Mille Deleuze: 26 anni dal taglio
Aggiornamento: 25 nov 2021
C’è una sottocutanea tendenza nella filosofia deleuziana. Non mi riferisco al paradosso o alla controintuizione. Deleuze fa filosofia in intermittenze, in segmenti, in eventi temporali differenti della narrazione concettuale. È la filosofia di un balbuziente o di un bambino singhiozzante che continuerà a parlare fino al pianto. Ma il pianto non è l’interruzione del flusso concettuale. Se il flusso scorre, l’interruzione non ne configura il contrario.
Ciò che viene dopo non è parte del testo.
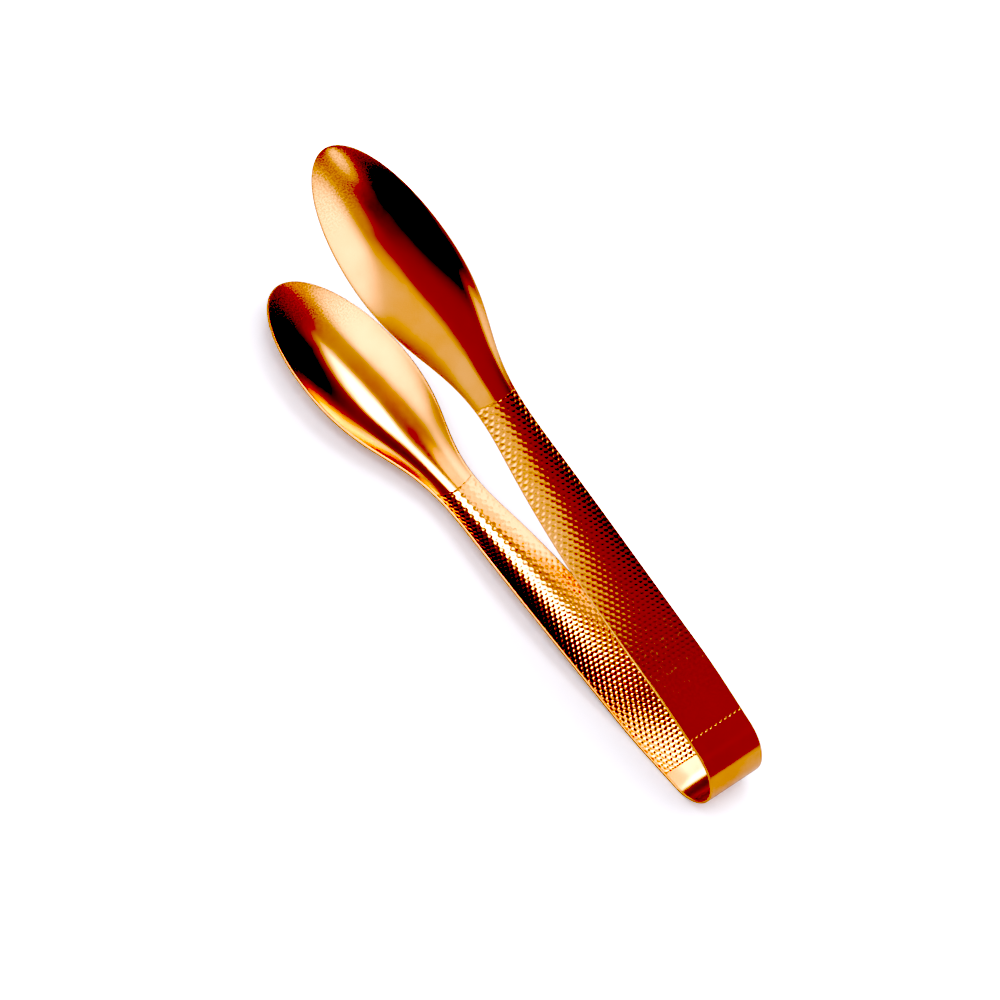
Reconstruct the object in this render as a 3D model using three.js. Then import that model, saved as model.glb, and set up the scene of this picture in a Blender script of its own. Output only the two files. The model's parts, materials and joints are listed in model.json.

Cosa è “interruzione”? «Precisamente il regime di scorrimento di un flusso, la sua erogazione, continua o segmentata, più o meno libera o strozzata» (Zourabichvili, 2012, p. 77).
L’interruzione è il “taglio", il momento in cui la macchina (desiderante, filosofica, concettuale) ricomincia daccapo.
Il 4 novembre 1995 Deleuze si defenestra. La malattia lo avrebbe ucciso di lì a breve. Spesso si è riflettuto sulla presenza o meno di una motivazione teorica che andasse al di là della semplice esasperazione per la sofferenza. Uno studioso attento potrebbe argomentare in modo interessante, o forse inutilmente problematizzante, sulle contraddizioni tra il Deleuze del 27 maggio 1980 della lezione a Vincennes su linee di fuga e linee di vita e quello del 4 novembre 1995.
Ora mi interessa altro. Trattare Deleuze come un autore ancora attuale è vero solo in certi casi (il caso dell’estetica, a mio avviso esplorata ancora troppo poco; il caso della metafisica e della fenomenologia, sulle quali si sta riflettendo da pochi anni). Il problema di Deleuze è, come sempre, un problema di proiezione dei deleuziani. A partire dal lessico, che è assolutamente un non problema se utilizzato in maniera sostanziale e non come dispositivo di fascino, Deleuze resta molto spesso ingarbugliato nel significante di una filosofia che ora sta cambiando.
Sarebbe strano il contrario. Una filosofia perpetua non avrebbe necessità di esistere. Allora il problema torna ad essere quello del taglio e del flusso. Deleuze ha tagliato Deleuze, 26 anni fa. Ora il flusso riprende, il flusso non si interrompe ma ricomincia daccapo. Non cambia piano, non muta il foglio, ma continua a scrivere.
Che i deleuziani ripartano da una filosofia deleuziana e non da Deleuze. È questo l’unico modo, forse, per evitare che la piega si ripieghi all’infinito.
«C’è un profondo legame tra i segni, l’evento, la vita , il vitalizio.
È la potenza di una vita non-organica, quella che può esservi in una linea di disegno, di scrittura o di musica. Solo gli organismi muoiono, mai la vita. Non c’è opera che non indichi alla vita una via d’uscita, che non tracci una strada percorribile Tutto quello che ho scritto è vitalità, o almeno lo spero, e costituisce una teoria dei segni e dell’evento».
(Deleuze, Pourparler, p. 190)
Andrea Francesco de Donato studia filosofia all’Università Cattolica di Milano. Ha conseguito certificazioni musicologiche e pianistiche tra il Conservatorio di Salerno, la Yamaha Music School e il Trinity College. È fondatore e direttore editoriale di “Pourparler”.